In an attempt to do more thorough research on possible places to live, I came across
this article when I entered the search string "black people" and "name of town in upstate New York." I looked through the school district's online newsletters for brown faces and come up with none. After scrolling through a couple pages' worth of hits, I was dismayed to learn the town I was considering is considered a little bit of the South up North.
There was a recent episode of Boston Legal that gnawed at for a while, though I couldn't put my finger on what about it bothered me. It's the one in which the firm takes a stand against the death penalty in Texas, undoubtedly a necessary, noble fight and an informative show for the general public. But... Texas is looked upon with contempt by those outside the South, it seems, when the truth is it's no worse than anywhere else. (Even New Orleans; I can easily see how appealing a majority black city is, despite its faults, and why some people with familial ties here may never even develop a desire to leave.) How quick we are to assign blame when, for instance, Boston has its own problems with its racially segregated school system, much like New Orleans (which I didn't discover until I moved here). Got me thinking about how easy it is for us to point fingers at each other across state or regional lines, when the fact is the States just suck for many of us wherever we go. The constant othering gets old. For example, since I've been here I've been informed, with surprise on the face of the teller, that I didn't have an accent. Being Black and from Texas, I can't tell if it's a slight to the former (that old "aren't you articulate?" line), or the latter. And that I live on the wrong side of the tracks; I missed the cut-off for the 'right side' by a block and a half. Well, so what? So what parts of the solution are the yuppies just starting out who avoid black areas at all costs and wedge an even greater socioeconomic divide between the races, and the artsy, "creative class" of white people who buy cheap houses in them and eventually drive the poor black and brown people who've lived there for decades out?
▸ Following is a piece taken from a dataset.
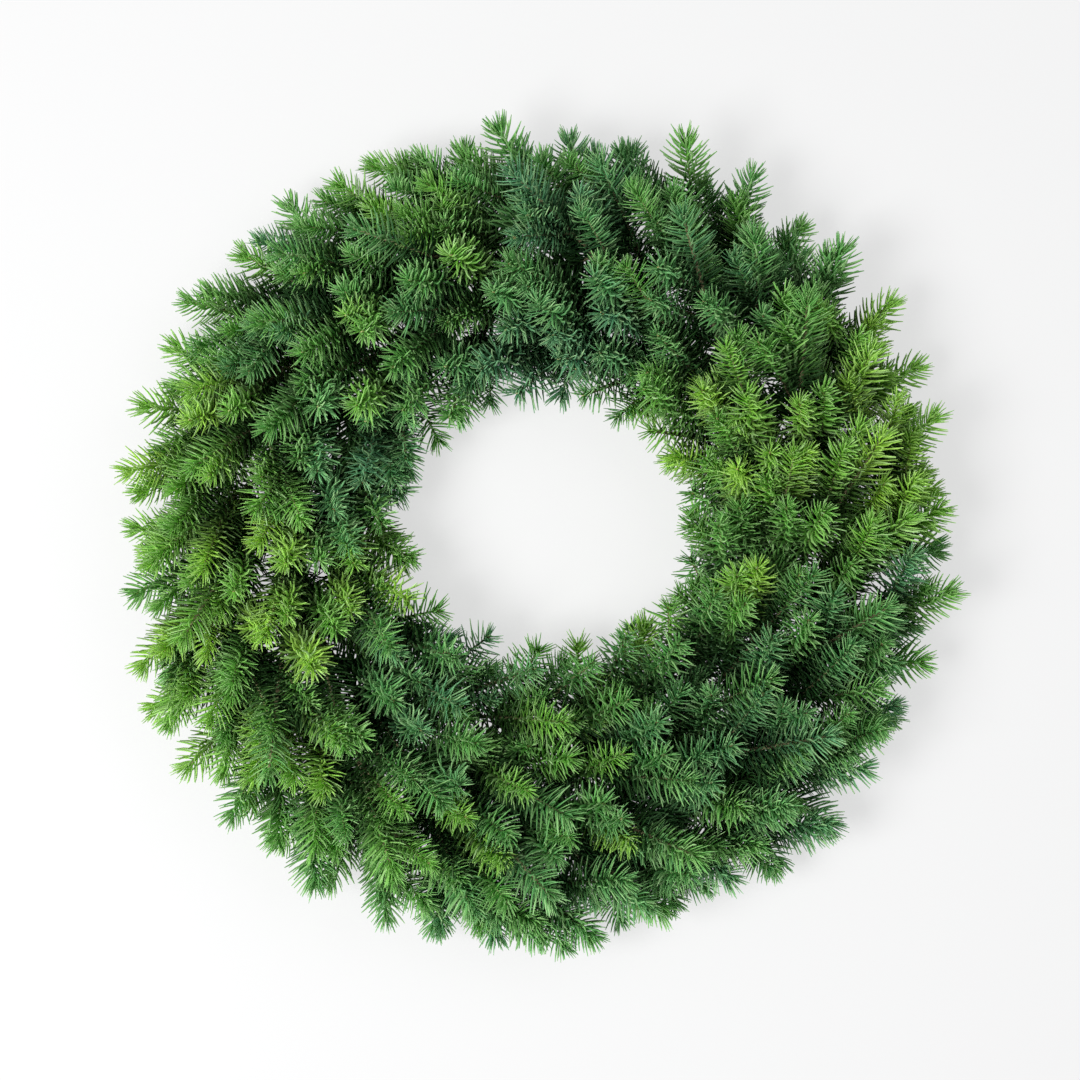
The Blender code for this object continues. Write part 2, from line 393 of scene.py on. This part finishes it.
def ease(share):
    share = min(max(share, 0.0), 1.0)
    return share * share * (3 - 2 * share)


def sheet_height(x, y):
    """Height of the middle of a bunch, for a bunch whose clamp is on the X axis."""
    climb = max(0.0, math.atan2(y, x) - STEM_LEAD / RING_RADIUS)
    aside = (abs(math.hypot(x, y) - RING_RADIUS) - SIDE_CLEAR) / SIDE_RUN
    return STEM_Z + CLIMB * climb * climb / (climb + CLIMB_EASE) + SIDE_RISE * ease(aside)


def length_to_radius(heading, radius):
    """How long a shoot is that leaves the ring this way and ends this far from the middle."""
    outward = RING_RADIUS * math.sin(heading)
    return math.sqrt(outward**2 + radius**2 - RING_RADIUS**2) - outward


INNER_HEADINGS = (-65, -84, -47)
FACE_HEADINGS = (-3, -22, 16)
OUTER_HEADINGS = (61, 40, 84)
INNER_LENGTHS = (1.15, 1.0, 1.3)
FACE_LENGTHS = (0.182, 0.162, 0.160)


def bunch_plans():
    """For each bunch, the headings and lengths of the main and side shoots of its three branches."""
    draw = random.Random(SEED)
    plans = []
    for bunch in range(CLAMPS):
        turn = draw.uniform(-FAN_TURN, FAN_TURN)
        fans = {}
        for kind, angles in (("inner", INNER_HEADINGS), ("face", FACE_HEADINGS), ("outer", OUTER_HEADINGS)):
            headings = [math.radians(angle) + turn for angle in angles]
            if kind == "inner":
                lengths = [INNER_REACH[bunch] * share for share in INNER_LENGTHS]
            elif kind == "face":
                lengths = FACE_LENGTHS
            else:
                lengths = [length_to_radius(angle, OUTER_REACH[bunch]) for angle in headings]
            lengths = [value * (1 + draw.uniform(-LENGTH_CHANGE, LENGTH_CHANGE)) for value in lengths]
            fans[kind] = list(zip(headings, lengths))
        plans.append(fans)
    return plans


plans = bunch_plans()

# Patches of colour over the wreath: way from the middle (degrees), distance (metres), spread and yellowness.
TINT_PATCHES = (
    (185, 0.21, 0.11, 0.80),
    (215, 0.25, 0.10, 0.72),
    (18, 0.20, 0.08, 0.88),
    (250, 0.24, 0.10, 0.50),
    (285, 0.25, 0.07, 0.30),
    (318, 0.22, 0.08, 0.22),
    (345, 0.25, 0.07, 0.28),
    (90, 0.14, 0.05, 0.05),
    (83, 0.25, 0.05, 0.15),
    (60, 0.24, 0.08, 0.40),
    (168, 0.14, 0.05, 0.08),
    (235, 0.13, 0.05, 0.15),
    (125, 0.24, 0.11, 0.48),
    (140, 0.15, 0.06, 0.35),
    (0, 0.14, 0.06, 0.55),
    (300, 0.13, 0.06, 0.50),
)
TINT_CHANGE = 0.15


def tint_at(point, draw):
    """Yellowness of a shoot from where its tip lies, with the change there is from shoot to shoot."""
    total, weight = 0.0, 0.0
    for angle, distance, spread, yellow in TINT_PATCHES:
        turn = math.radians(angle)
        middle = Vector((math.cos(turn), math.sin(turn))) * distance
        near = math.exp(-((point.xy - middle).length / spread) ** 2 * 2)
        total += near * yellow
        weight += near
    return min(max(total / weight + draw.gauss(0, TINT_CHANGE), 0.0), 1.0)


class Branch:
    """The lines of one cut branch, gathered before they become a mesh."""

    def __init__(self, bunch):
        self.turn = Matrix.Rotation(FIRST_CLAMP + bunch * 2 * math.pi / CLAMPS, 4, "Z")
        self.bunch = bunch
        self.points = []
        self.edges = []
        self.carriers = []
        names = ("thick", "along", "left", "size", "sparse", "wrap", "bare", "tint", "dorsal")
        self.values = {name: [] for name in names}

    def line(self, points, tint, **given):
        """One line from foot to tip. Dorsal is the side that its needles sweep up to."""
        first = len(self.points)
        lengths = [(b - a).length for a, b in zip(points, points[1:])]
        whole = sum(lengths)
        done = 0.0
        for i, point in enumerate(points):
            self.points.append(point)
            share = done / whole
            done += lengths[i] if i < len(lengths) else 0.0
            row = dict(given, along=share, left=whole * (1 - share), tint=tint)
            row["thick"] = given["thick"] * (1 - TWIG_TAPER * share)
            for name, values in self.values.items():
                values.append(row[name])
        self.edges += [(i, i + 1) for i in range(first, len(self.points) - 1)]

    def shoot(self, points, draw, **given):
        """A needled shoot: its twig with its needles, and the crown of needles round its bud."""
        tint = tint_at(points[-1], draw)
        self.line(points, tint, **given)
        crown = dict(given, thick=CROWN_TWIG, bare=-1.0, sparse=0.75)
        end, before = points[-1], points[-2]
        back = min(1.0, CROWN_LENGTH / (end - before).length)
        self.line([end.lerp(before, back), end], tint, **crown)

    def build(self, name, seed):
        """The branch as one plain mesh, with its lines turned into bark, needles and buds."""
        mesh = bpy.data.meshes.new(f"{name}_lines")
        mesh.from_pydata(self.points, self.edges, [])
        for key, values in self.values.items():
            kind = "FLOAT_VECTOR" if key == "dorsal" else "FLOAT"
            layer = mesh.attributes.new(key, kind, "POINT")
            if kind == "FLOAT":
                layer.data.foreach_set("value", values)
            else:
                layer.data.foreach_set("vector", [number for value in values for number in value])
        lines = bpy.data.objects.new(f"{name}_lines", mesh)
        bpy.context.scene.collection.objects.link(lines)
        grow = lines.modifiers.new("grow", "NODES")
        grow.node_group = branch_tree
        inputs = {"Needle Spacing": NEEDLE_SPACING, "Needle Length": NEEDLE_LENGTH}
        inputs.update({"Bud Length": BUD_LENGTH, "Seed": seed})
        for item in branch_tree.interface.items_tree:
            if item.in_out == "INPUT" and item.name in inputs:
                grow[item.identifier] = inputs[item.name]
        evaluated = lines.evaluated_get(bpy.context.evaluated_depsgraph_get())
        grown = bpy.data.meshes.new_from_object(evaluated)
        bpy.data.objects.remove(lines)
        bpy.data.meshes.remove(mesh)
        piece = bpy.data.objects.new(name, grown)
        bpy.context.scene.collection.objects.link(piece)
        return piece


def shoot_line(foot, heading, length, bend, rise):
    """Points along a shoot that lies on its bunch's sheet, bends aside by bend and rises towards its tip."""
    x, y = foot
    step = length / SHOOT_STEPS
    line = []
    for i in range(SHOOT_STEPS + 1):
        share = i / SHOOT_STEPS
        if i:
            way = heading + bend * share
            x += step * math.sin(way)
            y += step * math.cos(way)
        line.append(Vector((x, y, sheet_height(x, y) + rise * share**1.4)))
    over = line[-1].z - HIGHEST_TIP
    if over > 0:
        line = [Vector((p.x, p.y, p.z - over * (i / SHOOT_STEPS) ** 2)) for i, p in enumerate(line)]
    return line


def cut_branch(kind, bunch, stem_x):
    """A branch's stem and main shoot, and its two side shoots."""
    draw = random.Random(f"{kind} {bunch}")
    branch = Branch(bunch)
    foot = (RING_RADIUS + stem_x, STEM_LEAD)
    for i, (heading, length) in enumerate(plans[bunch][kind]):
        length -= NEEDLES_BEYOND
        bend = math.radians(draw.uniform(-SHOOT_BEND, SHOOT_BEND))
        line = shoot_line(foot, heading - bend / 2, length, bend, draw.uniform(0.0, 0.012))
        if i == 0:
            line = [Vector((foot[0], -STEM_TAIL, STEM_Z)), Vector((foot[0], 0, STEM_Z))] + line
        line = [branch.turn @ point for point in line]
        branch.carriers += line[3:-1]
        thick = STEM / 2 if i == 0 else TWIG
        size = draw.uniform(1.02, 1.20)
        branch.shoot(line, draw, thick=thick, bare=0.30, size=size, sparse=1.55, wrap=2.3, dorsal=UP)
    return branch


def add_tips(branches, rows, seed):
    """Side shoots whose tips stand in loose rows round the wreath, each carried by the nearest branch. A row
    is its radius, its number of tips, their height, and how far they lean outwards and upwards."""
    draw = random.Random(seed)
    for radius, count, height, outward, upward in rows:
        for i in range(count):
            angle = 2 * math.pi * (i + draw.uniform(-0.32, 0.32)) / count + radius * 40
            away = Vector((math.cos(angle), math.sin(angle), 0))
            around = Vector((-away.y, away.x, 0))
            tip = away * (radius + draw.uniform(-0.010, 0.010))
            tip += HOLE_SHIFT * max(0.0, 1 - (radius - HOLE_RADIUS) / HOLE_REACH)
            tip.z = min(height + draw.uniform(-0.012, 0.008), HIGHEST_TIP)
            lean = around * draw.uniform(0.6, 1.2) + away * (outward + draw.gauss(0, 0.22))
            lean.z = upward + draw.gauss(0, 0.22)
            lean.normalize()
            seat = tip - lean * draw.uniform(0.055, 0.080)
            seats = [(point, branch) for branch in branches for point in branch.carriers]
            foot, branch = min(seats, key=lambda pair: (pair[0] - seat).length)
            middle = tip - lean * (tip - foot).length * 0.55
            line = []
            for step in range(SHOOT_STEPS):
                share = step / (SHOOT_STEPS - 1)
                line.append(foot.lerp(middle, share).lerp(middle.lerp(tip, share), share))
            steep = min(max(lean.z, 0.0), 1.0)
            given = {"dorsal": UP * (1.05 - steep) - around * steep, "wrap": 2.2 + 0.94 * steep}
            given.update(thick=TIP_TWIG, bare=0.10, size=draw.uniform(0.92, 1.18), sparse=0.97)
            branch.shoot(line, draw, **given)


def place(kind, branches):
    """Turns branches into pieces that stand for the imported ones."""
    for branch in branches:
        number = f"{branch.bunch + 1:02d}"
        piece = branch.build(f"{kind}_greens_{number}", 100 * branch.bunch + len(kind))
        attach(piece, "root")
        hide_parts(f"{kind}_branch_{number}")


# ---------------------------------------------------------------------------------------------------------
# Inner branches. The shortest of each bunch, laid into the open middle, low and close to the ring.

INNER_ROWS = (
    (0.108, 15, 0.040, -0.60, 0.40),
    (0.126, 19, 0.058, -0.45, 0.65),
    (0.145, 22, 0.078, -0.25, 0.85),
)
inner_branches = [cut_branch("inner", bunch, -STEM_SPACING) for bunch in range(CLAMPS)]
add_tips(inner_branches, INNER_ROWS, 5)
place("inner", inner_branches)

# ---------------------------------------------------------------------------------------------------------
# Face branches. The longest of each bunch, laid along the ring. They arch over the next bunch's clamp, so
# their tips make the front of the wreath.

FACE_ROWS = (
    (0.150, 24, 0.046, -0.20, 0.10),
    (0.190, 30, 0.055, 0.10, 0.10),
    (0.230, 36, 0.046, 0.30, 0.10),
    (0.162, 22, 0.090, -0.10, 0.90),
    (0.184, 26, 0.096, 0.05, 0.95),
    (0.208, 29, 0.096, 0.20, 0.90),
    (0.232, 32, 0.089, 0.35, 0.80),
)
face_branches = [cut_branch("face", bunch, 0.0) for bunch in range(CLAMPS)]
add_tips(face_branches, FACE_ROWS, 6)
place("face", face_branches)

# ---------------------------------------------------------------------------------------------------------
# Outer branches. Laid outwards, they make the wreath's rim, and lean round it the way all the greens run.

OUTER_ROWS = (
    (0.252, 38, 0.080, 0.50, 0.75),
    (0.272, 42, 0.064, 0.75, 0.60),
    (0.290, 44, 0.044, 1.00, 0.35),
)
outer_branches = [cut_branch("outer", bunch, STEM_SPACING) for bunch in range(CLAMPS)]
add_tips(outer_branches, OUTER_ROWS, 7)
place("outer", outer_branches)

# ---------------------------------------------------------------------------------------------------------
# Floor, lights and camera. The wreath lies on a wide, plain white floor, under one broad soft light from its
# left and a weaker one from its right. The camera looks straight down on its face.

FLOOR_SIZE = 6.0
CAMERA_HEIGHT = 1.62
CAMERA_SPAN = 0.81

floor_mesh = bpy.data.meshes.new("floor")
half = FLOOR_SIZE / 2
corners = [(-half, -half, 0), (half, -half, 0), (half, half, 0), (-half, half, 0)]
floor_mesh.from_pydata(corners, [], [(0, 1, 2, 3)])
floor = bpy.data.objects.new("floor", floor_mesh)
bpy.context.scene.collection.objects.link(floor)
floor_material, floor_shader, start = new_material("floor_white", Roughness=0.9, Specular_IOR_Level=0.1)
floor_shader.inputs["Base Color"].default_value = (0.80, 0.80, 0.80, 1)
rays = start.tree.nodes.new("ShaderNodeLightPath")
seen = Pattern(start.tree, rays.outputs["Is Camera Ray"])
glow = start.node("ShaderNodeEmission", inputs={"Color": (0.848, 0.846, 0.846, 1), "Strength": 1.0})
blend = start.node("ShaderNodeMixShader", inputs={0: seen * 0.72})
start.tree.links.new(floor_shader.outputs[0], blend.output.node.inputs[1])
start.tree.links.new(glow.output, blend.output.node.inputs[2])
surface = start.tree.nodes["Material Output"].inputs["Surface"]
start.tree.links.new(blend.output, surface)
floor_mesh.materials.append(floor_material)


def soft_light(name, place, size, power):
    """A square soft box that faces the middle of the wreath."""
    light = bpy.data.lights.new(name, "AREA")
    light.shape = "SQUARE"
    light.size = size
    light.energy = power
    obj = bpy.data.objects.new(name, light)
    obj.location = place
    obj.rotation_euler = (-Vector(place)).to_track_quat("-Z", "Y").to_euler()
    bpy.context.scene.collection.objects.link(obj)


soft_light("key", (-1.3, -0.5, 1.9), 1.1, 74.0)
soft_light("fill", (1.5, 0.9, 1.9), 1.6, 16.0)

world = bpy.data.worlds.new("studio")
bpy.context.scene.world = world
world.use_nodes = True
world.node_tree.nodes["Background"].inputs["Color"].default_value = (0.95, 0.97, 1.0, 1)
world.node_tree.nodes["Background"].inputs["Strength"].default_value = 0.42

camera = bpy.data.cameras.new("camera")
camera.sensor_width = 36.0
camera.lens = camera.sensor_width * CAMERA_HEIGHT / CAMERA_SPAN
camera_object = bpy.data.objects.new("camera", camera)
camera_object.location = (0.002, -0.001, CAMERA_HEIGHT)
bpy.context.scene.collection.objects.link(camera_object)
bpy.context.scene.camera = camera_object
bpy.context.scene.view_settings.view_transform = "Standard"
The above article accurately captures how I've been feeling since moving here (not just due to race issues, but class issues loom large in my reality, too). It makes the excellent point that ghettoes continue to exist for reasons that have little to do with poverty. Although pre-Dubya we were a fiercely Democratic state, that doesn't count for shit now. Texas is no utopia, but neither is anywhere else. Don't get me wrong. I think the death penalty is just as fucked as anyone, but I see it in a different light, too, the continued fragmentation of the Black family, choices which I keenly feel some guilt and anguish for as the mother of a biracial child. I agonize over how the Black marriage rate has declined since the 1970s and wonder if the continuing criminalization of young black men (by a society that has no place for and doesn't care for them) isn't a large part of the problem. For this reason, I don't think white feminists can even begin to understand why I don't see anything wrong with sites like marriageworksusa.com. The fact is whatever's fucked up about America is fucked up in its ghettoes twenty times worse. The clamor to shut down the campaign on the Hipmama blogs is just another example of well-intentioned but misguided liberal activism. Your politics are nice to sit around in coffeehouses and talk about, but reality is, pardon my French, a bitch. Who cares about your politics when, from where I'm sitting, there won't be another generation around to contemplate, vote against or tell you what's wrong with them? When entire communities throughout the Western hemisphere have replicated and inverted the problem of racism by what looks to me like breeding the black out? I'm worried that we're reaching a critical point when what all the years of slavery, Jim Crow, segregation, the Civil Rights movement, etc. couldn't do will soon be done, and I advocate any means necessary of stemming the tide, regardless of the source.
Living in America I suppose there will always be trade-offs. It seems the best you can do is try to minimize the damage and make the most of where you're at. Students Organized Against Racism (SOAR) will be having a forum on April 12th on the history of racism and racial identity in New Orleans which will hopefully answer some of the questions I want answered, and if you live here, you should come out. My favoritest professor and (secret! she doesn't know it yet!) mentor will be speaking.